Spring in Chicago | A stroll in the park on a beautiful day | Ferdinand M |  Flickr
It’s been really cold lately in Chicagoland. Can’t wait to see the tulips soon.

Hey readers. I usually do a big monolithic blog every time there’s a new Salesforce release. I like it; it’s a fun creative exercise. But after reading the release notes, which often takes a day or two, writing a blog that’s full of my trademark wit and pop culture references is really taxing and exhausting, it takes at least 20 hours of my time. I think writing my last tome about a Salesforce release broke me.

For this release, I’m going to scale down the wit and the pop culture references and give it to you straight.

Also, to be candid, I’m not wild about this release. It’s a lot of small stuff. But with Salesforce releases, I feel you often have to consider the long game. A release is usually lots of little things which head to the right direction, which in a release or two might be more more transformative. But if you like working with Flow, then each release will make you party like it’s 1999.

If you have 30 seconds to read a blog and you live that TL;DR lifestyle, here are my favorite things this release. For everybody else, the rest of the highlights can be found below.

  • Data manager gets a makeover. It’s now in core, not in the Tableau CRM app. 
  • Flow now has a trigger explorer
  • Flow allows you to create choice options from record collections
  • The business rule engine is now GA
  • Bots gets a snazzy new interface 

Now that we have my major personal highlights out of the way, let me proceed to give you what you need.

General

Tableau CRM

Reports

I never would have guessed that report type would get a makeover. It now includes recommendations on other reports to leverage and may help cut down on report sprawl. 

Flow

Repeat after me: Flow is the future. Flow is the future. Each release the new functionality in Flow dwarves almost every other area, so if you’re not using Flow, now is the time.

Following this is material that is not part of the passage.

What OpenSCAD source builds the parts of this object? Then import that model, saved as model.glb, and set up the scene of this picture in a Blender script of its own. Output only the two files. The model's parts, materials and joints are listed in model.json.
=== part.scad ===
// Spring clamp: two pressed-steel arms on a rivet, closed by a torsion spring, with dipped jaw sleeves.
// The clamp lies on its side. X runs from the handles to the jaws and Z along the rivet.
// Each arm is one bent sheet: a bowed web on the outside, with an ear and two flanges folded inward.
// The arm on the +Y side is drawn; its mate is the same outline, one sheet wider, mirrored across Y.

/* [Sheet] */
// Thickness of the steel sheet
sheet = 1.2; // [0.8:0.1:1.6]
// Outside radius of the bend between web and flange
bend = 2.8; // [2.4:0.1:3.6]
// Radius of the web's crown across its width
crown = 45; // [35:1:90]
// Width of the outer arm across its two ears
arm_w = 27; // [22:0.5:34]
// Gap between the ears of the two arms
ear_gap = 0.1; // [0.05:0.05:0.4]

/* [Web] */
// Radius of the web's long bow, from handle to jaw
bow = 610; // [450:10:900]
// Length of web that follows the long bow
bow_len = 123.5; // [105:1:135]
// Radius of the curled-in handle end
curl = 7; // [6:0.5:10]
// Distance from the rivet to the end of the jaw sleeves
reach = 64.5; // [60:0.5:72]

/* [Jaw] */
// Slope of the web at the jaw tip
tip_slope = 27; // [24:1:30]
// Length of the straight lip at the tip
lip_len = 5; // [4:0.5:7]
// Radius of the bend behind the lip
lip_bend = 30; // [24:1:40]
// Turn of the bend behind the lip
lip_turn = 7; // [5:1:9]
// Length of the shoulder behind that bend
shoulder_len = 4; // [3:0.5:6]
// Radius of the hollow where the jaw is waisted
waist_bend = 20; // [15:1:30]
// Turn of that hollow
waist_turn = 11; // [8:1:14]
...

I must confess the lines here between Orchestrator and Flow blur. They’re all lumped together in the release notes under the node “Einstein Automate” which is a new name for me. 

  • Evaluation Flows are a new thing. They’re literally the definition of if this, then that. They contain variables that are true when a condition is met. A lot of this is to help break things down into more chunkable, manageable solutions instead of having a large, sprawling Flow that’s so dense light doesn’t escape.
  • Debugging in-progress orchestration. I like that we can now try to debug things in-flight, especially orchestrations.
  • Trigger explorer is new. It helps you see if there are other flows that run. Find that race condition or that CRUD collision before it becomes a problem.
  • Speaking of race conditions, you can now define the order that record triggered flows run in on an object. Pretty cool stuff, especially for larger orgs.

Experience Cloud

There’s actually a few cool things here. Several of them fall under the umbrella of mobile experience and mobile publisher.

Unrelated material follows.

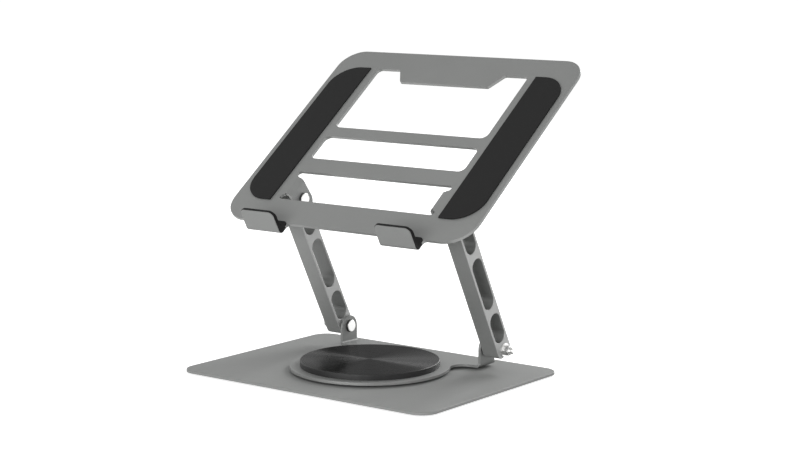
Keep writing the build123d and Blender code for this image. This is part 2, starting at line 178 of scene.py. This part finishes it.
# ---------------------------------------------------------------- base pad
# A thin rubber sheet glued under the base plate, so that the stand doesn't slide.
# It is moulded with a fine grip pattern on its underside.
def rubber(name, dark, light, rough, grains, height):
    """Matte black rubber with a fine moulded grain."""
    material, tree, shader, place = new_material(name)
    speck = grain(tree, place, grains)
    shader.inputs["Specular IOR Level"].default_value = 0.15
    tree.links.new(tint(tree, speck, dark, light), shader.inputs["Base Color"])
    tree.links.new(spread(tree, speck, rough - 0.05, rough + 0.05), shader.inputs["Roughness"])
    relief(tree, speck, shader, height)
    return material


grip_rubber = rubber(
    "grip_rubber", (0.010, 0.010, 0.010), (0.018, 0.018, 0.018), 0.8, 1500.0, 0.00012)
softened("base_pad", "base", "black_rubber", 0.0003, 2, grip_rubber)


# ---------------------------------------------------------------- swivel bearing
# A flanged steel stud pressed up through the base carries an acetal thrust washer, and a
# spring washer and a nut hold the swivel plate down on it.
def plated_steel(name, tone, rough_low, rough_high, scale):
    """Bright zinc-plated steel, lightly turned."""
    material, tree, shader, place = new_material(name)
    shader.inputs["Metallic"].default_value = 1.0
    mark = grain(tree, place, scale)
    dark = tuple(channel * 0.93 for channel in tone)
    tree.links.new(tint(tree, mark, dark, tone), shader.inputs["Base Color"])
    tree.links.new(spread(tree, mark, rough_low, rough_high), shader.inputs["Roughness"])
    relief(tree, mark, shader, 0.000006)
    return material


bright_zinc = plated_steel("bright_zinc", (0.86, 0.86, 0.85), 0.20, 0.34, 2600.0)
acetal, acetal_tree, acetal_shader, acetal_place = new_material("acetal")
acetal_speck = grain(acetal_tree, acetal_place, 900.0)
acetal_tree.links.new(
    tint(acetal_tree, acetal_speck, (0.62, 0.62, 0.58), (0.70, 0.70, 0.66)),
    acetal_shader.inputs["Base Color"])
acetal_shader.inputs["Roughness"].default_value = 0.45
for node in ("pivot_stud", "spring_washer", "swivel_nut"):
    dress(frame["nodes"][node], bright_zinc)
dress(frame["nodes"]["thrust_washer"], acetal)

# ---------------------------------------------------------------- swivel plate
# Cut and bent from bead-blasted aluminium sheet: a disc with two arms, each turned up into
# an ear that carries a leg. Its cut edges get a brighter copy of the sheet finish, a painted
# highlight along the edges.
blasted_sheet = matte_metal(
    "blasted_sheet", (0.225, 0.23, 0.225), (0.265, 0.27, 0.265), 3600.0, 0.25, 0.48, 0.60, 0.00002)
# The cut-edge finish is the sheet finish made lighter, a painted highlight, and a little glossier.
cut_edge_highlight = matte_metal(
    "cut_edge_highlight", (0.235, 0.24, 0.235), (0.30, 0.305, 0.30), 2400.0, 0.4, 0.36, 0.46, 0.00001)


swivel = softened("swivel_plate", "turntable", "grey_metal", 0.00025, 2, blasted_sheet, cut_edge_highlight)
swivel_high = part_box("swivel_plate")[1]
ear_depth, ear_round_depth = 0.0040, 0.0100
ear_start = swivel_high.x - ear_depth
ear_round = swivel_high.z - ear_round_depth
# A face looks across a direction when its normal has less than the first share along it,
# and looks along it when its normal has more than the second.
looks_across, looks_along = 0.35, 0.65
# The disc's rim walls and the ears' cut walls take the lighter finish: a painted highlight.
for polygon in swivel.data.polygons:
    spot, normal = polygon.center, polygon.normal
    on_ear = abs(spot.x) > ear_start
    on_disc_wall = not on_ear and abs(normal.z) < looks_across
    on_ear_wall = on_ear and abs(normal.x) < looks_across and (
        abs(normal.y) > looks_along or spot.z > ear_round)
    if on_disc_wall or on_ear_wall:
        polygon.material_index = 1

# ---------------------------------------------------------------- cover disc and its screws
# A black anodised aluminium disc, turned in fine circles on its top, screwed on from below.
turned, turned_tree, turned_shader, turned_place = new_material("turned_black")
turned_shader.inputs["Metallic"].default_value = 1.0
turned_shader.inputs["Specular Tint"].default_value = (0.55, 0.55, 0.55, 1)
turned_shader.inputs["Anisotropic"].default_value = 1.0
turned_split = turned_tree.nodes.new("ShaderNodeSeparateXYZ")
turned_tree.links.new(turned_place, turned_split.inputs[0])
turned_flat = turned_tree.nodes.new("ShaderNodeCombineXYZ")
turned_tree.links.new(turned_split.outputs["X"], turned_flat.inputs["X"])
turned_tree.links.new(turned_split.outputs["Y"], turned_flat.inputs["Y"])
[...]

Mobile Experience and Mobile Publisher

Barcode scanner isn’t in the release notes proper, but is in the developer guide (Beta). This is really cool, and it works offline! Speaking of cool stuff, geolocation is also in beta.

Microsites and LWR

Field Service

Industries

The business rules engine (BRE) is now GA. Since I cover state and local government, I’m going to explain how this can be put to use in a government situation, but the applicability really spans all industries and use cases.

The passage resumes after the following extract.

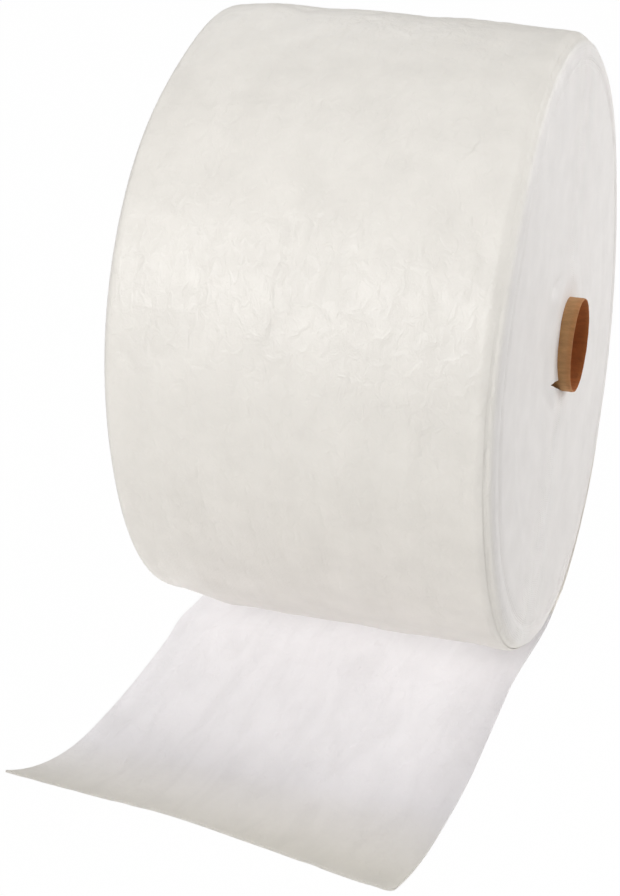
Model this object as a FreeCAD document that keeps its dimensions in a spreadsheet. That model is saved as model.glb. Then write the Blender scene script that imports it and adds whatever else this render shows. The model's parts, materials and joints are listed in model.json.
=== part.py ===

BRE is really just a big decision tree. Instead of having a janky pivot table or a Flow that’s hard coded, the BRE is something that is reusable and can be invoked by anything – inside or external to Salesforce. But the key difference here is BRE also provides a reason and rationale to the end user about why they were approved or denied something. The Harry Potter sorting hat never told you this much, so the BRE is kind.

Here’s a use case. I’m a citizen and I need to apply for food stamps. The amount provided by the state may vary depending on these questions: your zip code, your income, and if you’ve applied before. That’s a lot of variables and this is a very regulated space.

The BRE takes your inputs and outputs (usually a CSV) and builds those into Salesforce. They can be used in a Flow, Apex, API calls, Mulesoft, etc.,

Pardot

Your drag and drop emails in Sales cloud can now use Pardot emails.

CPQ

It runs faster now! Probably some slight UI changes to make this happen though.

Sales Cloud

I have to admit I’m disappointed with what’s new with Sales Cloud. When Brett Taylor talked about a “new Sales Cloud” in 2021, I was thinking it’d be Lightning 2.0. Instead, it’s another SKU (Revenue Intelligence) and that means our customers have to pay more for dashboards that our competition willing gives their customers. 

Seriously, would you pay more money for this dashboard? I’m sure it’s helpful to some customers, but I find it lacking.

However, like I said at the beginning of this post, you have to think about the long game. More around Sales Cloud is likely on the horizon, but I’m not crazy that it requires an additional SKU.

Pipeline inspection is also included with Revenue Intelligence, but it’s also free in PE and UE editions. This is the most promising aspect here. But I believe this should be free in core across all editions.

And for fellow solution engineers, this image below is nice and gets away from the fugliness we’re used to on activity and engagement details in our current dashboards. However, the filters in my experience with this are only “My Pipeline” or “my Open Deals” and SEs are part of the opportunity teams, which means we don’t get to really benefit from this yet.

High Velocity Sales

Service Cloud

Bots

New bot builder, who dis? Bots get a new interface and a “Conversation canvas.” I like this as I felt that our bot building always left a lot to be desired and required a lot of trial and error.